Der Regionalzug der Zukunft

von Redaktion

Zwischen Mühldorf und München fährt bald eine außergewöhnliche Bahn – samt Stammtisch

VON WOLFGANG MULKE

München – Verkehrsminister Christian Bernreiter staunt bei der Premiere des neuen Doppelstockwagen der Südostbayernbahn. „Der Stammtisch ist eine tolle Geschichte“, sagt der Niederbayer, die Arbeitsplätze würden ihm besonders gut gefallen. Tatsächlich stecken in dem Waggon, der in diesen Tagen erstmals auf der Bahn-Fachmesse Innotrans in Berlin vorgeführt wurde, jede Menge Neuerungen, die bald auch Fahrgästen zwischen München und Mühldorf die Fahrt komfortabler gestalten. Im Waggon sorgt das 5G-Netz für schnelle Internetverbindungen. Aus Ohrensesseln heraus können Passagiere den Blick in die Landschaft genießen und zugleich über einen der 100 USB-Anschlüsse ihre Smartphones oder Tablets aufladen.

„Wir wollen die Zeit des Pendelns wertvoll machen“, sagt Evelyn Palla, die bei der Deutschen Bahn als Vorständin für den Regionalverkehr verantwortlich ist. Sie spricht von einem revolutionärem Inneren der Regionalbahn. Fahrgäste zwischen München und Mühldorf können das bald selbst überprüfen. Ab dem kommenden März wird der Doppelstockwagen auf dieser Linie eingesetzt, erstmals in Deutschland.

„Ideenzug“ nennt die Bahn das in den vergangenen Jahren entwickelte Konzept. Die Tüftler des Unternehmens haben viele einzelne Module entwickelt, die eine Fahrt bequemer machen können. Einige davon wurden nun für den ersten Test im normalen Verkehr zusammengestellt. Es beginnt schon beim Einsteigen. Auf großen Monitoren werden die Fahrgäste mit den wichtigsten Informationen zur Fahrt versorgt, etwa auch darüber, wo im Waggon noch freie Sitzplätze zu finden sind.

Familienabteile bieten außerdem reichlich Platz für Eltern und Kinder sowie den Kinderwagen. Wer allein unterwegs ist und seine Fahrtgenießen will, kann in einem der beiden Ohrensessel Platz nehmen und den freien Blick auf die Landschaft draußen genießen.
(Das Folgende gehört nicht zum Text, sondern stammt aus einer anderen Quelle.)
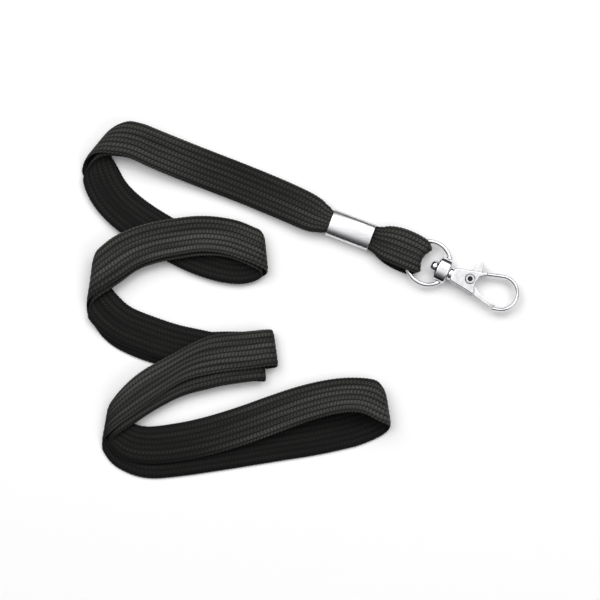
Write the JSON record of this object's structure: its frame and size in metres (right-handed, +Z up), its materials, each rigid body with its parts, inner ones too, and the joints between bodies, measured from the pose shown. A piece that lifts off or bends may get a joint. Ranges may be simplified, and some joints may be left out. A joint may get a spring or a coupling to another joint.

Gruppen oder Leute, die gerne gemeinsam zum Arbeitsplatz pendeln, können sich um einen länglichen Tisch scharen, den Stammtisch.

Ein besonderer Knüller sind vier Arbeitskabinen. Dort können Fahrgäste am Laptop sitzen, ungestört telefonieren und ihre Aufgaben erledigen. Denn per Schiebetür lässt sich die Kabine schließen. Neu ist auch die Eckbank mit kleinen Tischen, die Gruppen die gemeinsame Fahrt verschönert. Schließlich gibt es Abstellflächen, etwa für Fahrräder oder den Kinderwagen. Dass die Sitze überall sehr viel bequemer und ergonomisch geformt sind, ist ebenfalls Teil des Konzepts.

Nun sollen die Fahrgäste entscheiden, welche der Neuerungen für sie besonders hilfreich sind. Ein Jahr lang testet die Südostbayernbahn den Waggon. Danach wird entschieden, ob weitere Doppelstockwagen umgerüstet und mit welchen besonders gut angenommenen Neuerungen sie ausgestattet werden. Mit dem Ideenzug will die Deutsche Bahn, zu der die Südostbayernbahn gehört, den Regionalverkehr neuen Zielgruppen schmackhaft machen. Das Unternehmen experimentiert in München und Hamburg auch in den S-Bahnen mit neuen komfortablen Modulen. Ein Vorteil des Konzepts sind die vergleichsweise günstigen Kosten. Auch alte Doppelstockwagen im Regionalverkehr können umgerüstet werden. Danach sehen sie aus wie neu, selbst wenn sie bereits Jahrzehnte auf dem Buckel haben.

„Ich bin begeistert“, sagt Bayerns Verkehrsminister nach seiner Besichtigungstour. Doch ob der Freistaat auch genügend Geld hat, bald für mehr Zug-Komfort zu sorgen, ist derzeit offen. Die stark gestiegenen Energiekosten sowie Einnahmeausfälle während der Pandemie haben die Verkehrsunternehmen unter Druck gesetzt. „Wir wollen klimaneutral werden“, sagt Bernreiter zwar, doch ohne zusätzliche Mittel könne schon das bestehende Angebot kaum aufrecht erhalten werden. 511 Millionen Euro hat der Minister daher beim Finanzminister beantragt. Das Ergebnis ist offen.